Todos los allí reunidos estuvieron de acuerdo y donaron cantidades ingentes de dinero para apoyar a Hitler; lo hicieron sin pestañear, conscientes de que «la corrupción es una carga ineludible del presupuesto de las grandes empresas» (p. 26). Todos ellos, además, confiaron muy complacidos en lo que les advirtió, sonriente, Hermann Göring, el gerifalte nazi encargado de la colecta: «Si el partido nazi alcanza la mayoría —les dijo— estas elecciones serán las últimas durante los próximos diez años; e incluso durante los próximos cien años» (p. 25). Pocas semanas después, en marzo, el partido de Hitler lograba la mayoría en el Reichstag y a partir de ahí las armas se impusieron a las urnas.
Uno de los objetivos prioritarios del Führer era la anexión de Austria, y si lo consiguió sin disparar un tiro fue, sobre todo, por la política abandonista del Reino Unido y de Francia.

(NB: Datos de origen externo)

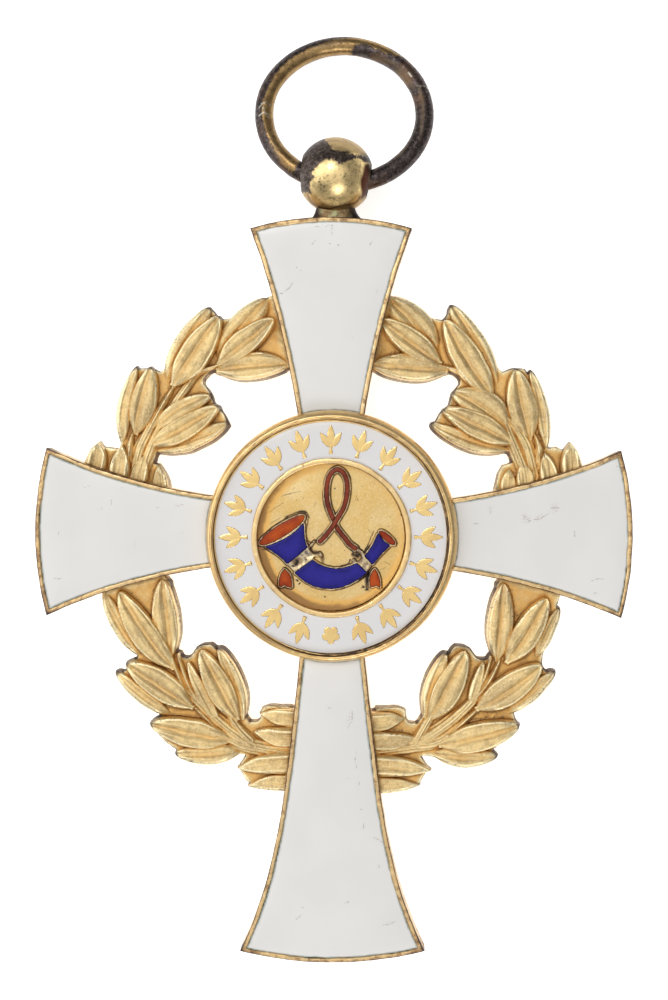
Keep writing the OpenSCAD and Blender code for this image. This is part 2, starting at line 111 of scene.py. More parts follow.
LOWER_LEFT = [
    (-11.36, -8.70, -11.98, -3.06, 1.02, 0.75, 0.00, 1),
    (-11.15, -9.42, -15.01, -3.94, 1.06, 0.90, 0.16, 2),
    (-13.52, -8.60, -16.20, -3.86, 0.55, 0.65, 0.24, 0),
    (-9.81, -12.20, -14.53, -9.01, 0.82, 1.14, 0.04, 2),
    (-11.36, -12.72, -15.32, -9.63, 0.56, 0.54, 0.15, 0),
    (-7.03, -14.47, -12.82, -13.25, 0.94, 1.00, 0.10, 2),
    (-6.31, -15.14, -11.10, -15.45, 0.76, 0.68, 0.14, 0),
    (-6.62, -13.03, -9.22, -8.11, 1.01, 0.85, -0.02, 2),
    (-6.26, -13.03, -8.04, -7.96, 0.55, 0.60, -0.24, 1),
    (-7.80, -13.59, -10.17, -8.91, 0.50, 0.40, 0.05, 1),
]
LOWER_LEFT_STUBS = [
    (-2.50, -12.97, -5.10, -12.61, 0.58, 0.73, 0.08, 0),
    (-2.50, -14.31, -5.51, -13.85, 0.65, 0.85, 0.16, 1),
    (-2.81, -16.06, -6.62, -16.45, 0.78, 0.85, -0.09, 1),
    (-3.12, -17.51, -5.92, -17.76, 0.55, 0.62, -0.08, 0),
]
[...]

En su momento, lord Halifax, ministro de Asuntos Exteriores, le escribió al primer ministro, Baldwin: «El nacionalismo y el racismo son fuerzas pujantes, ¡pero no las considero ni contra natura ni inmorales! […]. No me cabe duda de que estas personas odian de verdad a los comunistas» (p. 33). Durante la Guerra Civil española, la política de ambos gobiernos, a través del Comité de No Intervención, facilitó el triunfo de Franco contra la República.
Esta novela de Eric Vuillard —¿novela?—, para un lector no especializado en la historia de entreguerras presenta el inconveniente de que muchos de los personajes que circulan por sus páginas tal vez le resulten desconocidos, pero así y todo, aunque no sepa quiénes fueron los cancilleres Dollfus o Schuschnigg Schuschnigg, o el gerifalte nazi Seyss-Inquart, su lectura le resultará apasionante, y en ciertos momentos hasta divertida, como en el almuerzo ofrecido al embajador alemán Joachim von Ribbentrop por las autoridades británicas al ser nombrado ministro de Asuntos Exteriores.
La predicción de Göring en febrero de 1933, en su reunión con los industriales alemanes, por fortuna no se cumplió, y tras el hundimiento apocalíptico del Tercer Reich —que según Hitler tenía que durar mil años y solo perduró durante doce— la democracia formal se impuso de nuevo, por el momento, en la mitad del país, la República Federal, y a partir de 1989 en la Alemania reunificada. Y el ingenuo lector, como el que subscribe esta nota, se pregunta qué se hizo de los generosos donantes, los industriales que financiaron el nazismo a manos llenas, y para quienes la guerra había resultado rentable (p. 137). El autor de este libro nos lo aclara: «Todos ellos sobrevivirán al régimen
y financiarán en el futuro a numerosos partidos a tenor de sus beneficios» (p. 27). «Dentro de poco —añade—, en vez de la Insignia de Oro ˝del partido nazi˝, algunos lucirán ufanos la Cruz Federal del Mérito como entre nosotros la Legión de Honor» (p. 138).
Se ha dicho que los austríacos son el pueblo más listo de Europa, pues han conseguido hacernos creer que Hitler era alemán y que Beethoven era austríaco. Pero quienes propiciaron el auge de los dioses nazis, los grandes industriales, son el colmo de la listeza: ellos pasaban por ahí.